Struct Qnn_BwBlockMapped_t¶

Defined in File QnnTypes.h

Struct Documentation¶

struct Qnn_BwBlockMapped_t¶

A struct to express block quantization parameters. A tensor is divided into blocks of size blockSize, where blockSize is an array of length rank.

Note

num of scaleOffsets (i.e. num of blocks) must be == ceil(dimensions[0]/blockSize[0])*ceil(dimensions[1]/blockSize[1]) … …. *ceil(dimensions[rank-1] / blockSize[rank-1]). *

Public Members

uint32_t bitwidth¶: bitwidth must be <= number of bits specified by data type of tensor

Qnn_QuantizationEncodingMapping_t mapping¶: Specifies mapping from low bitwidth values to quantized values e.g. for custom symmetric encodings bitwidth=2 mapping=QNN_QUANTIZATION_ENCODING_MAPPING_LINEAR_SYMMETRIC_EXCLUDE_ZERO signed values {-2, -1, 0, 1} map to quantized values of {-1.5, -0.5, 0.5, 1.5} such that dequantized_values = scale * {-1.5, -0.5, 0.5, 1.5} Backends are free to manage integer representation at execution time.

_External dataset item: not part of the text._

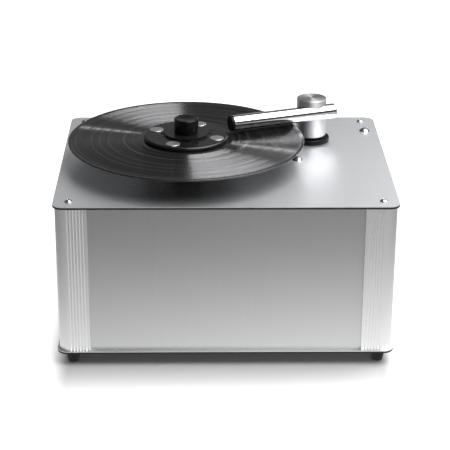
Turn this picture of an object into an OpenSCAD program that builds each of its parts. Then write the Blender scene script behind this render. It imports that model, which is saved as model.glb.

For the above example, if 4-bit values are used at execution time, the backend may use the mapping {-2, -1, 0, 1} -> {-3, -1, 1, 3} adjusting the scale to scale/2

uint32_t *blockSize¶: Dimensions of the block in number of tensor elements. Pointer to an array of size RANK(Weight). Each element specifies the size along the corresponding dimension

Qnn_ScaleOffset_t *scaleOffset¶: Array of size numBlocks of scale offset pairs.